The deal announced the other day by Secretary of State John Kerry and Russian Foreign Minister Sergei Lavrov is confusing, but here are the essentials:

Assad government forces and the rebels are supposed to begin a ceasefire starting as of yesterday. In particular, Assad's air force is supposed to stop dropping bombs that have mainly harmed civilians and let aid flow into besieged districts of Aleppo, Syria's largest city.

The Russians, whose air force has been crucial in keeping rebels at bay, and the U.S., whose aerial attacks have been aimed exclusively at the Islamic State, can keep bombing away beginning in less than a week. That's a ceasefire?
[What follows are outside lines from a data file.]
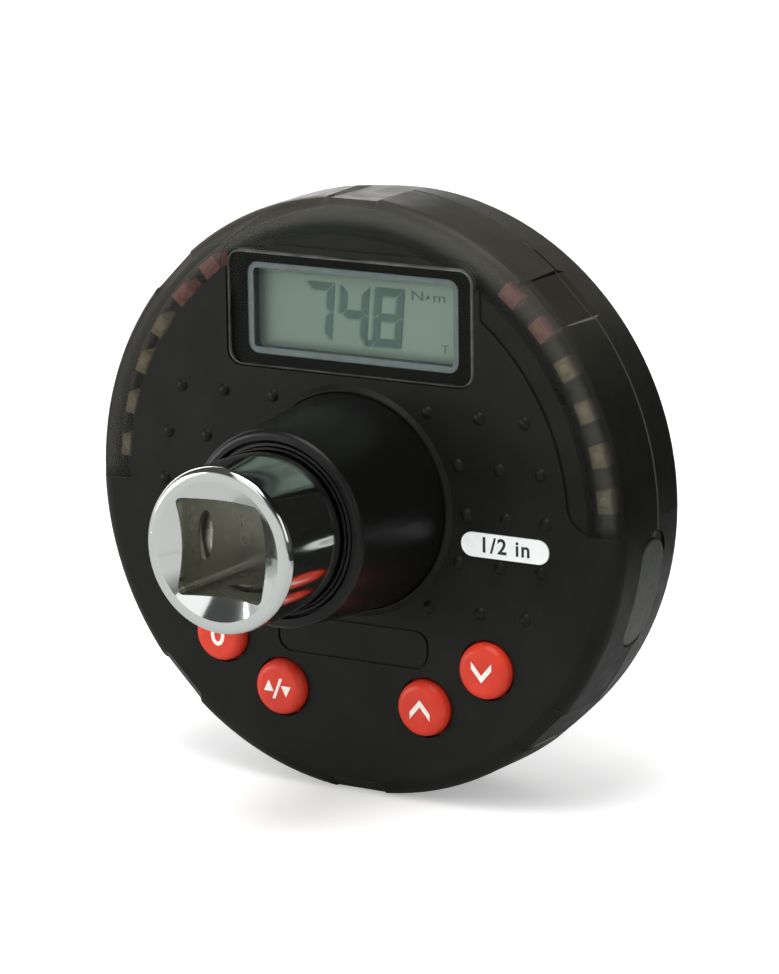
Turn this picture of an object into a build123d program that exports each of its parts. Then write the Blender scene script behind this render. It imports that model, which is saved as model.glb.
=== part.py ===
from build123d import *
from math import cos, radians, sin, sqrt, tan
import os

# Digital torque adapter: a square drive shaft with strain gauges, in a round two-part housing
# with a display, four buttons, a band of lights and two battery bays.
# The drive axis is Y. The origin is the centre of the female square's mouth, +Y runs towards the
# male square, the display faces -Y and its top is +Z. Millimetres.

os.makedirs("parts", exist_ok=True)

# Drive shaft
drive_size = 12.7
socket_play = 0.2
socket_corner = 0.9
socket_depth = 15.8
socket_mouth_radius = 9.3
socket_mouth_angle = 60.0
socket_groove_depth = 0.8
socket_groove_width = 2.4
socket_groove_centre = 7.2
head_radius = 11.05
head_round = 1.0
head_reach = 13.7
gauge_square = 12.0
gauge_corner_radius = 7.5
collar_radius = 10.8
collar_width = 0.8
journal_radius = 9.5
journal_reach = 2.4
square_length = 15.4
square_chamfer = 1.0
square_corner = 1.4

# Detent ball in the male square
ball_radius = 2.5
ball_reach = 0.9
ball_from_end = 6.5
ball_play = 0.12
ball_lip = 0.3
spring_space = 3.8
spring_wire = 0.3

# Sleeve round the head
sleeve_reach = 19.1
sleeve_front_wall = 1.33
sleeve_taper = 1.57
sleeve_round = 0.9
sleeve_play = 0.12
sleeve_flange_width = 2.1
sleeve_flange = 1.6
sleeve_skirt_wall = 3.23
seal_wall = 0.5
seal_gap = 0.4
seal_width = 1.7
seal_inset = 0.3
grub_radius = 1.4
grub_bite = 0.5
grub_hex = 1.3

# Housing
case_radius = 41.3
front_depth = 10.2
front_draft = 0.2
rear_draft = 1.4
shoulder = 2.3
rear_round = 3.4
front_wall = 1.8
rim_wall = 1.9
back_wall = 2.4
inner_round = 1.4
parting_gap = 0.4
lip_height = 1.8
lip_wall = 1.0
lip_play = 0.1
gasket_inset = 0.25
notch_angles = [-135, -90, -45, 45, 90, 135]
notch_width = 7.3
notch_slope = 2.1
notch_depth = 0.55
collar_height = 0.5
foot_width = 0.9
fit_play = 0.05
cut_room = 1.0

# Lowered light band and the lights under it
band_width = 8.1
band_end = -0.8
band_corner = 4.0
band_drop = 0.3
light_gap = 0.6
light_width = 2.2
light_length = 2.9
light_height = 3.3
red_light_angles = [42.2, 51.5]
amber_light_angles = [5.0, 14.3, 23.6, 32.9]

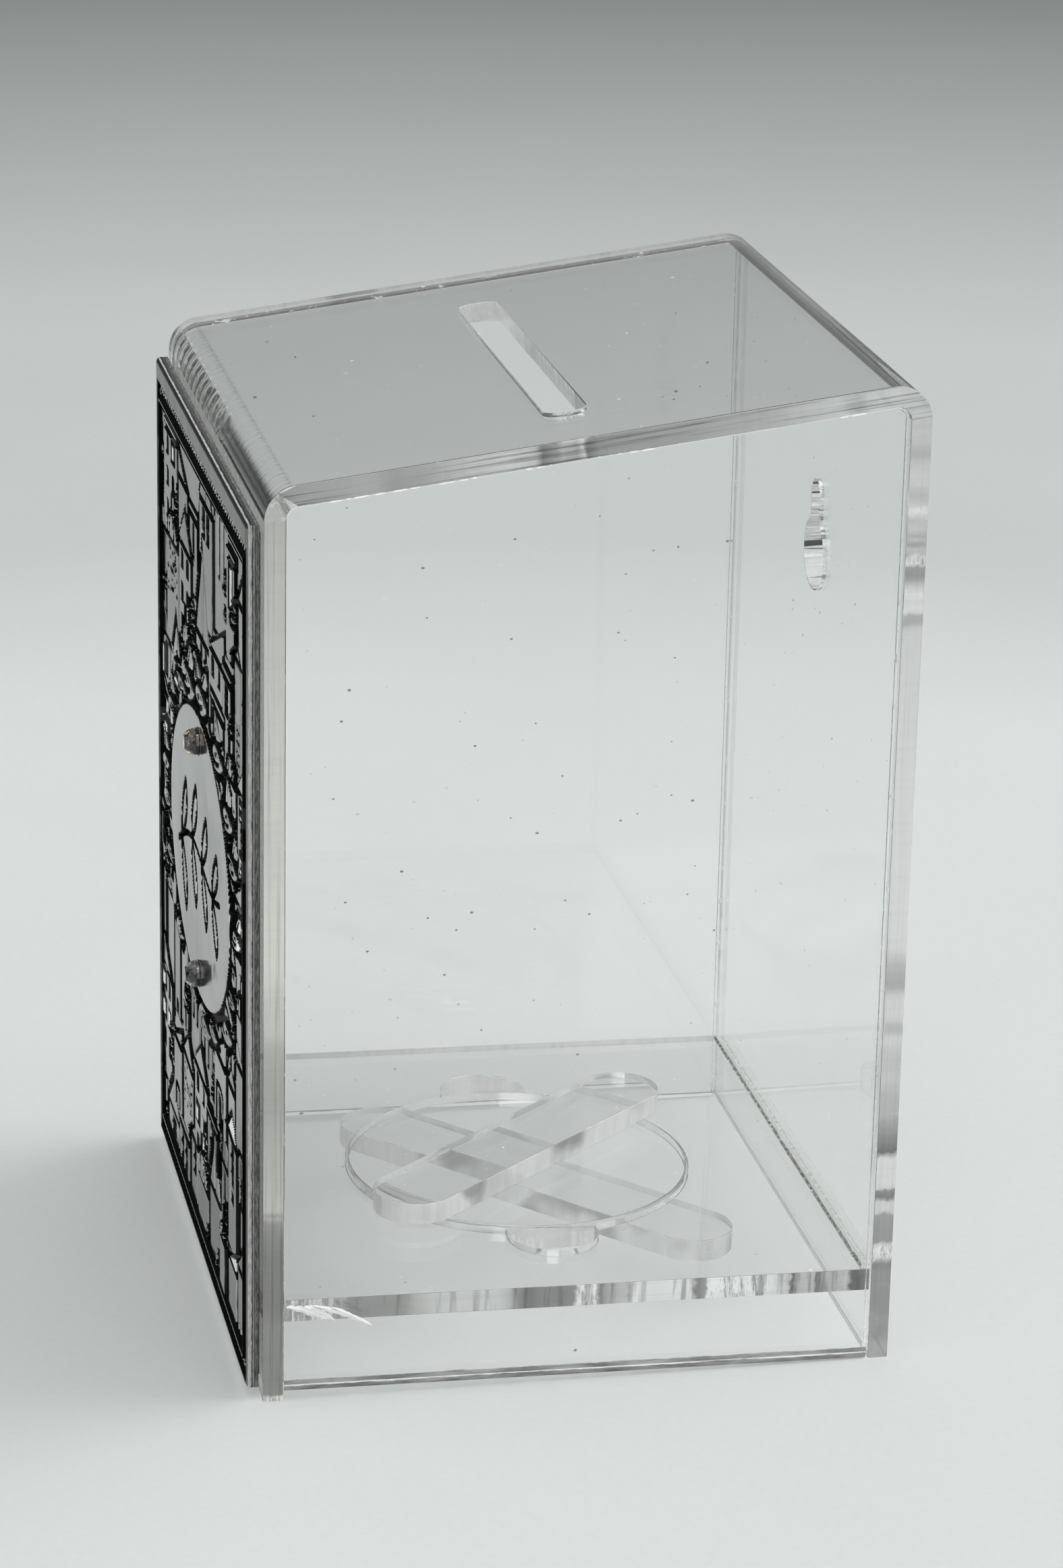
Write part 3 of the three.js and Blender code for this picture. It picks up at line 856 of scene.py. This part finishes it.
class Townscape(Relief):
    """A relief of a made-up hill town: houses, towers and domes, laid from the far ones to the near ones."""

    def __init__(self, low, high, height, draw):
        super().__init__(low, high, height)
        self.draw = draw

    def glaze(self, area, wide, tall, gap_x, gap_z, arched=False):
        """Rows of windows that fill an area: dark ones, and a few raised ones painted white as highlights."""
        left, bottom, right, top = area
        columns = max(1, int((right - left + gap_x) / (wide + gap_x)))
        rows = max(1, int((top - bottom + gap_z) / (tall + gap_z)))
        start = (left + right - columns * wide - (columns - 1) * gap_x) / 2
        for row in range(rows):
            for column in range(columns):
                x0 = start + column * (wide + gap_x)
                z0 = top - tall - row * (tall + gap_z)
                part, x, z, edge = self.panel((x0, z0, x0 + wide, z0 + tall))
                # A few windows become raised faces painted white: painted highlights.
                if self.draw.random() < 0.14:
                    edge = box_distance(x, z, (x0 - 0.4, z0 - 0.3, x0 + wide + 0.4, z0 + tall + 0.3))
                    self.lay(part, edge, FIELD + 0.3, PAINTED_HIGHLIGHT)
                elif arched:
                    self.cut(part, arch_distance(x, z, x0 + wide / 2, z0, wide / 2, tall))
                else:
                    self.cut(part, edge)

    def portal(self, area):
        """A tall arch of stone round a dark door."""
        left, bottom, right, top = area
        centre = (left + right) / 2
        half = min(1.9, (right - left) / 2 - 0.2)
        height = min(top - bottom, half * 5.5)
        part, x, z = self.window((centre - half, bottom), (centre + half, bottom + height))
        face = self.height[part].max()
        self.cut(part, arch_distance(x, z, centre, bottom, half, height))
        ring = arch_distance(x, z, centre, bottom - 1, half - 0.35, height + 0.4)
        self.fill(part, ring, face)
        self.cut(part, arch_distance(x, z, centre, bottom, half - 0.8, height - 1.6))

    def hatching(self, area, slant):
        """Fine parallel lines, such as planks or tiles."""
        part, x, z, edge = self.panel(area)
        line = stripes((x + slant * z) / math.hypot(1, slant), PLANK) - 0.16
        self.cut(part, np.maximum(line, edge), RECESS + 0.12)

    def courses(self, area):
        """Courses of stone, laid in bond."""
        part, x, z, edge = self.panel(area)
        upright = stripes(x, COURSE * 1.1, np.floor(z / COURSE) * 0.5)
        joint = np.minimum(stripes(z, COURSE), upright) - 0.14
        self.cut(part, np.maximum(joint, edge), RECESS + 0.15)

    def pebbles(self, area):
        """A plaster of small round dints."""
        left, bottom, right, top = area
        for _ in range(int((right - left) * (top - bottom) * 1.1)):
            spot = (self.draw.uniform(left, right), self.draw.uniform(bottom, top))
            part, x, z = self.window(spot)
            distance = np.hypot(x - spot[0], z - spot[1])
            self.cut(part, distance - self.draw.uniform(0.1, 0.26), RECESS + 0.2)

    def facade(self, left, bottom, right, top):
        """One pattern of windows or stone over a wall; many walls stay plain."""
        left, right, bottom, top = left + 0.9, right - 0.9, bottom + 0.8, top - 1.0
        tall = top - bottom
        if right - left < 0.8 or tall < 2:
            return
        kind = self.draw.choice(FACADES)
        middle = bottom + tall * self.draw.uniform(0.35, 0.6)
        whole = (left, bottom, right, top)
        lower, upper = (left, bottom, right, middle), (left, middle, right, top)
        if kind == "panes":
            self.glaze(upper, 1.2, 2.1, 0.45, 0.5)
        elif kind == "shutters":
            self.glaze(whole, 1.7, 1.2, 0.5, 0.5)
        elif kind == "slits":
            self.glaze(upper, 0.7, top - middle, 0.8, 1.0, True)
        elif kind == "small":
            self.glaze(whole, 0.9, 3.0, 1.3, 2.4, True)
        elif kind == "hatch":
            self.hatching(lower, self.draw.choice([0, 0.5, -0.5]))
        elif kind == "stone":
            self.courses(lower)
        elif kind == "door":
            self.portal(whole)
        elif self.draw.random() < 0.35:
            self.pebbles(upper)
        elif self.draw.random() < 0.6:
            self.fan(whole)

    def fan(self, area):
        """Curved steps or palm fronds: quarter rings round one lower corner."""
        foot = area[0] if self.draw.choice([-1, 1]) > 0 else area[2]
        part, x, z, edge = self.panel(area)
        spread = np.hypot((x - foot) * self.draw.uniform(1.6, 2.6), z - area[1])
        self.cut(part, np.maximum(stripes(spread, 2.4) - 0.25, edge), RECESS + 0.05)

    def slab(self, corners, top, tilt=0.0):
        """A flat convex shape, tilted a little so that it catches the light in its own way."""
        xs, zs = zip(*corners)
        part, x, z = self.window(*corners)
        rise = np.clip(tilt * (x - sum(xs) / len(xs)), -0.12, 0.12)
        small = (max(xs) - min(xs)) * (max(zs) - min(zs)) < 26
        # Some small faces are painted white: painted highlights.
        tone = PAINTED_HIGHLIGHT if small and self.draw.random() < 0.15 else self.draw.choice(TONES)
        self.lay(part, convex_distance(x, z, corners), top + rise, tone)

    def dome(self, centre, bottom, half, height, top):
        part, x, z = self.window((centre - half, bottom), (centre + half, bottom + height))
        distance = np.maximum(oval_distance(x, z, centre, bottom, half, height), bottom - z)
        self.lay(part, distance, top - 0.1 + 0.3 * round_top((x - centre) / half))
        for share in (-0.4, 0.4):
            rib = np.abs(x - centre - share * half * round_top((z - bottom) / height)) - 0.15
            self.cut(part, np.maximum(rib, distance + 0.7), RECESS + 0.15)
        mast = bottom + height
        self.cord([(centre, mast), (centre, mast + 2.2)], 0.5, top, 0.35)

    def house(self, centre, bottom, width, wall, top):
        """A wall with a roof of one kind or another."""
        left, right = centre - width / 2, centre + width / 2
        eaves = bottom + wall
        kind = self.draw.choice(ROOFS)
        tilt = self.draw.choice([0, 0, 0.03, -0.02, 0.05])
        if kind == "dome":
            self.dome(centre, eaves, width * 0.43, width / 2 * self.draw.uniform(1.8, 2.6), top)
        elif kind == "flat":
            self.slab(rectangle(left - EAVES, eaves, right + EAVES, eaves + 1.8), top)
        else:
            eave = EAVES if kind == "gable" else 0
            peak = eaves + width * self.draw.uniform(*PEAKS[kind])
            ridge = self.draw.choice([left, right]) if kind == "lean" else centre
            self.slab([(left - eave, eaves), (right + eave, eaves), (ridge, peak)], top, tilt)
        if kind == "spire":
            self.line([(centre, eaves + 0.8), (centre, mix(eaves, peak, 0.7))], 0.35)
        self.slab(rectangle(left, bottom, right, eaves), top, tilt)
        self.facade(left, bottom, right, eaves)

    def tree(self, x, bottom, height):
        """A bushy tree: a trunk under a heap of round leaves."""
        self.cord([(x, bottom), (x, bottom + height * 0.5)], 0.5, FIELD + 0.1, 0.3)
        for _ in range(int(height * 1.6)):
            up = self.draw.uniform(0.35, 1.0)
            reach = 1.5 * math.sin(math.pi * min(1.0, up * 0.9))
            spot = (x + self.draw.uniform(-reach, reach), bottom + height * up)
            self.bead(spot, self.draw.uniform(0.35, 0.65), FIELD + self.draw.uniform(0.1, 0.4))

    def build(self, left, right, bottom, top, rows):
        pitch = (top - bottom) / rows
        for row in range(rows - 1, -1, -1):
            x = left - self.draw.uniform(0, 2)
            while x < right:
                width = self.draw.uniform(3.0, 6.2)
                base = bottom + row * pitch - self.draw.uniform(2, 6)
                wall = pitch * self.draw.uniform(0.75, 1.3)
                top_height = FIELD + self.draw.choice([-0.15, 0, 0.15, 0.3])
                self.house(x + width / 2, base, width, wall, top_height)
                if self.draw.random() < 0.3:
                    self.tree(x + width, base + 1, wall * 0.6)
                x += width * self.draw.uniform(0.85, 1.05)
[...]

The two countries will join their air forces to bomb not only the Islamic State but also the group formerly called Jabhat al-Nusrat, now renamed Jabhat Fatah Al-Sham. Ex-Nusra has been an affiliate of al-Qaeda- and also happens to have been the most effective anti-Assad fighting force--far more effective than US-backed groups. For the past five years, the US ignored Nusra's advances and atrocities.

In short, instead of Russia lining up with the US in some sort of anti-terror campaign, Obama has joined Putin in helping out Assad, with the anti-terror thing just part of the deal.

Certainly, ex-Nusra is a brutal and unsavory group, guilty of tormenting civilians with its cruel version of Islam, its summary executions and repression of all under its rule. Its existence was also a public relations problem for Obama: some of Washington's self-styled 'moderate' rebel allies were and are closely intertwined with Nusra (and hence al-Qaeda) on the battlefield.

Kerry warned groups supported by the US (and a bunch of others not supported by Washington) to drop any attachment with ex-Nusra. He said that, "If groups within the legitimate opposition want to retain their legitimacy, they need to distance themselves every way possible," from Nusra and the Islamic State.

If they don't they get bombed, too.

Kerry seemed slightly bewildered by how this new partnership is supposed to work. At one point, he said that Assad could bomb ex-Nusra and the Islamic State so long as the strikes "are agreed upon with Russia and the United States."

Whoops. That suggested the US was indirectly coordinating with Assad, so Kerry's spokesman said his boss was "incorrect" and that Assad is not allowed to bomb anyone.

Kerry seemed sensitive to suggestions the President was caving into the Russians. "Going after Nusra is not a concession to anybody; it is profoundly in the interest of the United States to target al-Qaeda," he said when the deal was announced last weekend.

But of course, it is a concession, otherwise the U.S. would have bombed Nusra much earlier. Anyway, Assad and Putin consider the entire anti-Assad rebellion the work of terrorists, so it's uncertain they will distinguish much among the insurgents whether they are "marbled" together with ex-Nusra or not. For Obama, it's easier to defend fighting an Qaeda-linked group than to acknowledge that such a move helps Assad.

It's been a good summer for Putin and his protégé Assad generally. He picked up help for Assad from Turkey, which is interested in bombing the heck out U.S.-backed Kurdish fighters who had eaten up territory in northern Syria. Heretofore, the Turks had been vehemently anti-Assad to the point of backing the Islamic State, but now seem more centered on killing Kurdish, who they fear would set up an independent country.

By the way, the Kurds were the U.S.'s most robust anti-Assad ally in Syria and eventually were supposed to help kick the Islamic State out of its provisional capital in the town of Raqqa.

In sum, Obama, who predicted that Putin had entered a quagmire in Syria, has now joined Putin in the muck--on Putin's terms. By the way, the deal made no mentioned of Iran and its client Lebanese militia Hezbollah, both of which are fighting alongside Assad and are effectively in alliance with Russia.

Keeping Assad in power is a big gift to both and each has welcomed the Russia-U.S. deal.